Not all of the dissertation students left with us as the six week mark, a few were finishing out the full eight weeks. Sadly this meant they were not able to be with us to say final goodbyes in Iquitos. We had a solution; one last survey all-together, and a dolphin survey fit the bill. We were all able to meander towards the lake and take in various wildlife – anacondas, dolphins, howler monkeys and turtles. The perfect finish.
With the first airport transfers leaving after our evening out in Iquitos (mainly consisting of eating too much and upsetting our stomachs, whilst also salsa dancing) the fact we were all parting ways after six weeks together became real. We wouldn’t all be waking up together to sunrise over the Samiria River, or dining together over a rice based meal.
Afternoons would not be spent relaxing on the pontoon after a hard day’s surveys and none of us would be surrounded by the variety of wildlife found in the Pacaya – Samiria National Reserve.
Luckily I did not have to travel home alone, with three others the journey home was made that much easier. Last hugs were had in Iquitos before the rotation made its last return to PV1, and again tears flowed.
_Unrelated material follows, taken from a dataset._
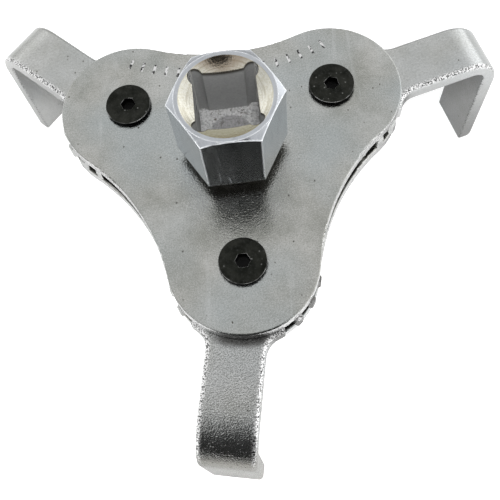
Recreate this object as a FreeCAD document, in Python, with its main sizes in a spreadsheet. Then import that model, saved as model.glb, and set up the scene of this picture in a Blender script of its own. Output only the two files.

With all of us home safely and back on the grid, the Facebook surge began of pictures being uploaded, friend requests being accepted and normal routine beginning. Having to talk to each other via phone and text could not be further from what we are used to but God bless modern technology meaning we are never more than a text away.
As the post Peru blues settle, reunions have already been organized meaning we won’t be apart for long. I went to Peru to simply collect data, and I have come back with so much more; memories, friends and a change of outlook on life. I may be home for now but nothing can keep this jungle queen from returning.